Can I get out of a commercial lease early?
Commercial leases are generally not terminable early without significant cost unless you've negotiated an early termination option. Options to exit include: exercising a negotiated early termination right (if you have one — these require payment of a termination fee, typically equal to unamortized tenant improvement allowance plus a few months of rent); subletting the space to a subtenant (typically requires landlord consent, and you remain primarily liable to the landlord); assigning the lease in connection with a business sale (also typically requires landlord consent); negotiating a lease buyout directly with the landlord; or, as a last resort, bankruptcy, which allows rejection of executory contracts including leases, subject to landlord damage claims.
What environmental due diligence should I conduct before buying commercial real estate?

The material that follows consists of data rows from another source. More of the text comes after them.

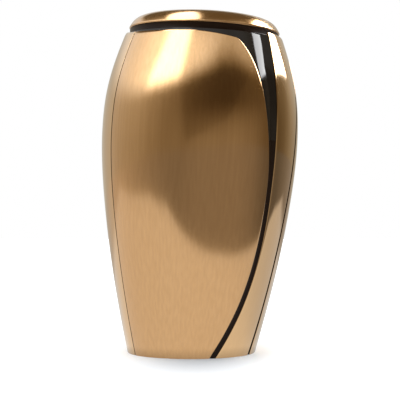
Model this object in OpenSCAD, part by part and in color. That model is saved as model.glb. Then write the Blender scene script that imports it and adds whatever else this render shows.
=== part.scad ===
// Cremation urn: a cast bronze vessel that leans slightly on a level foot, with a lift-off lid.
// Bronze panels stand proud of a black ground, which shows as a band under the lid at the front,
// as the tear and the ribbon that the band runs into, and as the two side seams. Azimuths are in degrees from the front (-Y) towards +X, and
// heights are in millimetres along the urn's own axis, from the centre of its foot.

/* [Body] */
// Widest outside diameter, over the panels
body_d = 160; // [130:1:190]
// Height from the foot to the rim, along the leaning axis
body_h = 261.4; // [230:0.2:320]
// Height of the widest place
widest_h = 175; // [140:1:200]
// Diameter of the foot
foot_d = 104; // [80:1:124]
// Diameter at the rim's height, on the line of the panels
rim_d = 125.6; // [104:0.2:130]
// Wall from the panels' face to the inside
wall = 4.5; // [3.5:0.1:6]
// Thickness of the floor
floor_t = 5; // [3:0.5:10]
// How far the axis leans to the right
lean = 2.5; // [0:0.1:4]

/* [Profile] */
// Outward flare of the wall at the foot
foot_flare = 14.4; // [0:0.2:25]
// How far the foot's straight run carries up, as a share of the lower height
foot_pull = 0.36; // [0.15:0.01:0.5]
// Roundness below the widest place, as a share of the lower height
lower_pull = 0.24; // [0.15:0.01:0.4]
// Roundness above the widest place, as a share of the upper height
upper_pull = 0.36; // [0.2:0.01:0.45]
// Inward slope of the wall at the rim
rim_slope = 20.6; // [10:0.2:40]
// How far the rim's straight run carries down, as a share of the upper height
rim_pull = 0.46; // [0.3:0.01:0.6]

/* [Rim] */
// Diameter of the upright neck that carries the lid
neck_d = 122; // [100:0.2:124]
// Height of the upright neck
neck_h = 4.4; // [2:0.1:6]
// Height of the shoulder below the neck
shoulder_h = 0.9; // [0.5:0.1:2]
// Width of the flat ring on top of the neck
rim_flat = 7; // [5:0.1:12]
// Thickness of the rim at the mouth
rim_lip = 5; // [3:0.5:8]
// Height of the groove between the lid and the side and back panels
panel_gap = 3; // [1:0.1:4]

/* [Ground] */
// Depth of the black ground below the panels
recess = 1.4; // [0.8:0.1:2]
// Azimuth of the ribbon's right edge over the upper body
ribbon_az = 48.4; // [30:0.2:60]
// How far the ribbon has swept towards the front at the foot
ribbon_sweep = 26; // [0:0.5:40]
// Height over which the ribbon sweeps
sweep_h = 128; // [60:1:160]
// Width of the ribbon below the tear
ribbon_w = 5.1; // [3:0.1:9]
// Height over which the ribbon opens into the tear, down from the front panel's top
tear_h = 117.5; // [60:0.5:140]
// Opening of the tear at the front panel's top
tear_open = 27.2; // [10:0.2:30]
// Outward turn of the tear's right edge at the front panel's top
tear_turn = 3.3; // [0:0.1:5]
// Height of the black band between the lid and the front panel
band_h = 7.2; // [5:0.1:16]
// How far the front panel's top falls on its way to the tear
corner_h = 4.5; // [2:0.5:14]
// Azimuth where the front panel's top is highest and starts to fall
fall_az = -7; // [-20:1:10]
// Azimuth of the black band's left end
band_end = -85; // [-100:1:-65]
// Width of the left seam
left_seam_w = 1.2; // [0.8:0.1:3]
// Width of the right seam
right_seam_w = 3.6; // [1:0.1:5]

/* [Lid] */
// Diameter of the lid
lid_d = 123.2; // [100:0.2:126]
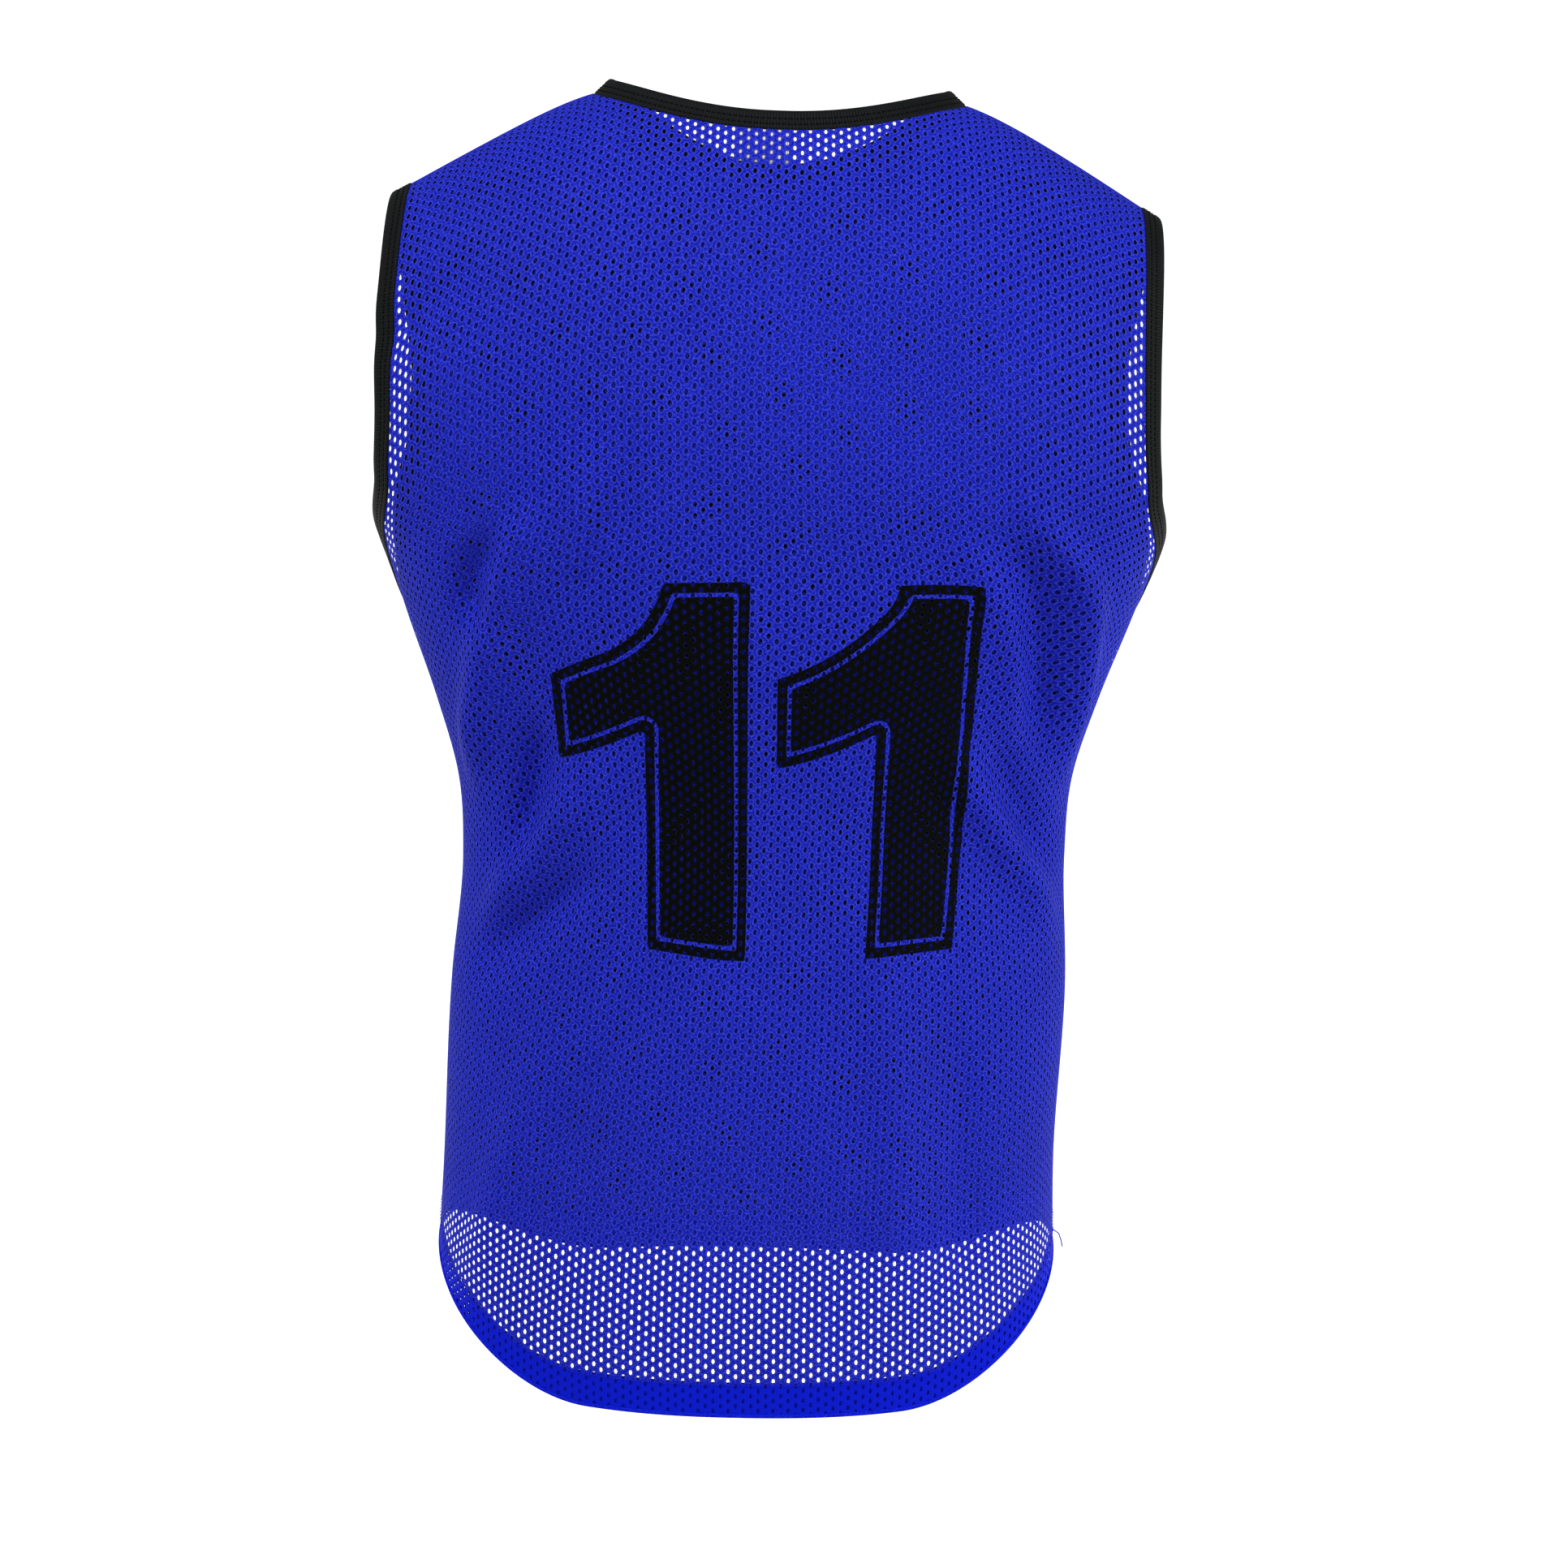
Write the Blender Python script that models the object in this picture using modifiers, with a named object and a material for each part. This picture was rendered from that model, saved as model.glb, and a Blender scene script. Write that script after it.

At minimum, commission a Phase I Environmental Site Assessment (ESA) from a licensed environmental professional following ASTM Standard E1527-21. A Phase I reviews historical records, regulatory databases, and physical site conditions to identify Recognized Environmental Conditions (RECs) — areas of potential contamination. If Phase I identifies RECs, a Phase II investigation involving soil and groundwater sampling should be conducted before closing. For properties with known environmental conditions or significant REC findings, quantifying remediation costs before closing is essential to informed pricing and indemnification negotiations. Also review environmental regulatory databases for the property address and adjacent parcels — neighboring contamination can migrate and create liability for property owners.